This notebook explores the influence of input text on model output. It focuses on prompt engineering techniques, comparing zero-shot, one-shot, and few-shot inferences to enhance Large Language Model outputs.

### Instruction Fine-tuning
**File**: `Instruction-fine-tuning.ipynb`

This notebook demonstrates fine-tuning the FLAN-T5 model from Hugging Face for improved dialogue summarization. It covers:
- Full fine-tuning
- Evaluation using ROUGE metrics
- Parameter Efficient Fine-Tuning (PEFT)
- Comparison of performance metrics

### Reinforcement Learning Fine-tuning
**File**: `Reinforcement-learning-fine-tuning.ipynb`

This notebook focuses on fine-tuning a FLAN-T5 model to generate less toxic content using:
- Meta AI's hate speech reward model (a binary classifier predicting "not hate" or "hate")
- Proximal Policy Optimization (PPO) for reducing model toxicity.

## BERT vs. FLAN-T5

| Feature | BERT | FLAN-T5 |
|---------|------|---------|
| Architecture | Encoder-only | Encoder-decoder |
| Pre-training | Masked Language Modeling and Next Sentence Prediction | Text-to-Text Transfer Transformer (T5) |
| Fine-tuning | Task-specific fine-tuning required | Instruction-tuned, can handle multiple tasks without task-specific fine-tuning |
| Input/Output | Fixed-length input, typically used for classification and token-level tasks | Variable-length input and output, suitable for a wide range of NLP tasks |
| Multilingual Support | Available in multilingual versions | Inherently supports multiple languages |
| Size | Various sizes, typically smaller than T5 models | Generally larger, with various sizes available |
| Instruction Following | Not designed for direct instruction following | Specifically trained to follow natural language instructions |

FLAN-T5 is an advancement over BERT, offering more flexibility in task handling and better performance on a wider range of NLP tasks without requiring task-specific fine-tuning.

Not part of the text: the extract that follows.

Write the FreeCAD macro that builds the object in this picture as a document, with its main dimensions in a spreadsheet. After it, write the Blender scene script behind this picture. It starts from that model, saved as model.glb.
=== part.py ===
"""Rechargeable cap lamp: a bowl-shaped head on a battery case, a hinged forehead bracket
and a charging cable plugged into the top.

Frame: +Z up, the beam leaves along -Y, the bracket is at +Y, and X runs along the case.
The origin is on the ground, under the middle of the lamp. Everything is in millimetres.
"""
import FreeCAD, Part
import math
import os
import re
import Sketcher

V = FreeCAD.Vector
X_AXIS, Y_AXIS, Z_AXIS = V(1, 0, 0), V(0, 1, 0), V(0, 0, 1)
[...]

## Infrastructure Decision-making
Here is a table summarizing key information about storage and training memory required for large language models based on model size and parameters:

| Aspect | Details |
|--------|---------|
| Model Size | - Typically measured in number of parameters (e.g. 175B for GPT-3) |
| Parameters | - Each parameter is usually a 32-bit float (4 bytes) |
| Storage | - 1B parameters ≈ 4GB storage |
| Training Memory | - Model parameters: 4 bytes per parameter |
| | - Adam optimizer states: 8 bytes per parameter |
| | - Gradients: 4 bytes per parameter |
| | - Activations/temp memory: ~8 bytes per parameter |
| | - Total: ~24 bytes per parameter |
| Example | - 1B parameter model: |
| | - 4GB to store |
| | - ~24GB GPU RAM to train |
| Quantization | - FP16: 2 bytes per parameter |
| | - INT8: 1 byte per parameter |
| | - Reduces storage and memory requirements |
| PEFT Methods | - LoRA |
| | - Train small number of parameters (e.g. <1%) |
| | - Drastically reduce memory/storage needs |

The exact numbers can vary based on model architecture, training approach and optimizations used.

**Example**: Here's a table summarizing the storage and training memory requirements for **FLAN-T5-base (250M parameters)**, which has been used as the base model in the notebooks referred above:

| Data Type | Model Size | Inference VRAM | Training VRAM (using Adam) |
|-----------|------------|----------------|----------------------------|
| float32 | 850.31 MB | 94.12 MB | 3.32 GB |
| float16/bfloat16 | 425.15 MB | 47.06 MB | 1.66 GB |
| int8 | 212.58 MB | 23.53 MB | 850.31 MB |
| int4 | 106.29 MB | 11.77 MB | 425.15 MB |